#### [Stated goal]
Look through the data below and extract, unchanged, the lines from the one that contains "for label, piece" to the one that contains "obj.matrix_parent_inverse = Matrix.Identity(4)", both included.

::::

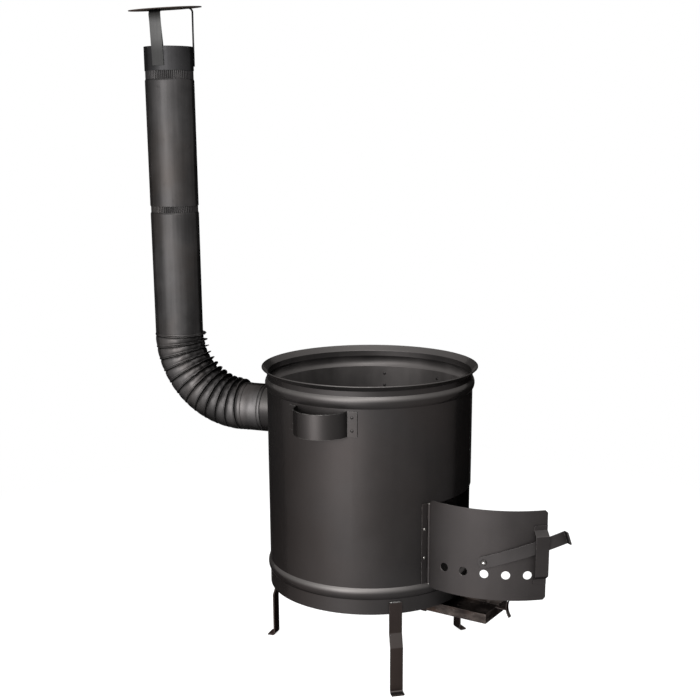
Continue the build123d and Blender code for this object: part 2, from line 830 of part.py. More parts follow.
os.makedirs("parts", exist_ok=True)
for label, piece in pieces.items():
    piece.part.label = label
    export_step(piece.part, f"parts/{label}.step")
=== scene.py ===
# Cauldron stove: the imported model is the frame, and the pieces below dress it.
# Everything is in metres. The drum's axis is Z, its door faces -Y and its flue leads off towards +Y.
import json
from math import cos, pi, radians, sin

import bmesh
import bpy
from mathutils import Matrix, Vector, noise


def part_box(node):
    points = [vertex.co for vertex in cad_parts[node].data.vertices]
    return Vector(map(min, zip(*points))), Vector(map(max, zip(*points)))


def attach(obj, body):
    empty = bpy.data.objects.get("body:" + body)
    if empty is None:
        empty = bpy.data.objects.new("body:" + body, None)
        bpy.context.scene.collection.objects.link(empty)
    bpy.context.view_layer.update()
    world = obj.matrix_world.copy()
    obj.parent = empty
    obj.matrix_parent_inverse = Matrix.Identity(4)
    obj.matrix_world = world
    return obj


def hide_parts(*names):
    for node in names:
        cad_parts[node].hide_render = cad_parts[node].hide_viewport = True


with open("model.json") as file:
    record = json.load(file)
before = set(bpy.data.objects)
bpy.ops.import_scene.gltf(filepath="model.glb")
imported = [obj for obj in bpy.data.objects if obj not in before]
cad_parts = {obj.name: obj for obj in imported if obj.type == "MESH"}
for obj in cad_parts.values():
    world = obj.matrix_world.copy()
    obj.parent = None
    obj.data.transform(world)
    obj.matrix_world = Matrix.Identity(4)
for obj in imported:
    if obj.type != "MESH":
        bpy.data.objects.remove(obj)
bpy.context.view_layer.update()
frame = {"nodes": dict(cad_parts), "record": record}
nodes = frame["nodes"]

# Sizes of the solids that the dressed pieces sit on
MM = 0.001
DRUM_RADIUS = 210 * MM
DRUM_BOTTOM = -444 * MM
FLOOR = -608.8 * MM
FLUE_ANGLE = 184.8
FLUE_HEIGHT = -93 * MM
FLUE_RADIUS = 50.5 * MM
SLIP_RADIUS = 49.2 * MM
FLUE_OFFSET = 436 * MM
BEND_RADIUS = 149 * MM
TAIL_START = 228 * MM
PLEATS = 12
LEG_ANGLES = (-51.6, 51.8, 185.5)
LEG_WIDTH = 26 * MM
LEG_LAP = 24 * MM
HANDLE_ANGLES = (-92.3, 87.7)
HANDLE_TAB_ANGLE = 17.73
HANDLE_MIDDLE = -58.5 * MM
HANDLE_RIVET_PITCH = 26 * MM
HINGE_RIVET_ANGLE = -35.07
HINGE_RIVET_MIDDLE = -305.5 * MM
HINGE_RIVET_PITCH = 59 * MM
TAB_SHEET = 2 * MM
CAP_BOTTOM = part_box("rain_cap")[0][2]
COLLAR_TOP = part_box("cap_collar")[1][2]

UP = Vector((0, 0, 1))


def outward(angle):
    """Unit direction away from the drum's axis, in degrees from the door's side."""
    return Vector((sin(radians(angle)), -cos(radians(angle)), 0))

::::

#### [Exercise result]
for label, piece in pieces.items():
    piece.part.label = label
    export_step(piece.part, f"parts/{label}.step")
=== scene.py ===
# Cauldron stove: the imported model is the frame, and the pieces below dress it.
# Everything is in metres. The drum's axis is Z, its door faces -Y and its flue leads off towards +Y.
import json
from math import cos, pi, radians, sin

import bmesh
import bpy
from mathutils import Matrix, Vector, noise


def part_box(node):
    points = [vertex.co for vertex in cad_parts[node].data.vertices]
    return Vector(map(min, zip(*points))), Vector(map(max, zip(*points)))


def attach(obj, body):
    empty = bpy.data.objects.get("body:" + body)
    if empty is None:
        empty = bpy.data.objects.new("body:" + body, None)
        bpy.context.scene.collection.objects.link(empty)
    bpy.context.view_layer.update()
    world = obj.matrix_world.copy()
    obj.parent = empty
    obj.matrix_parent_inverse = Matrix.Identity(4)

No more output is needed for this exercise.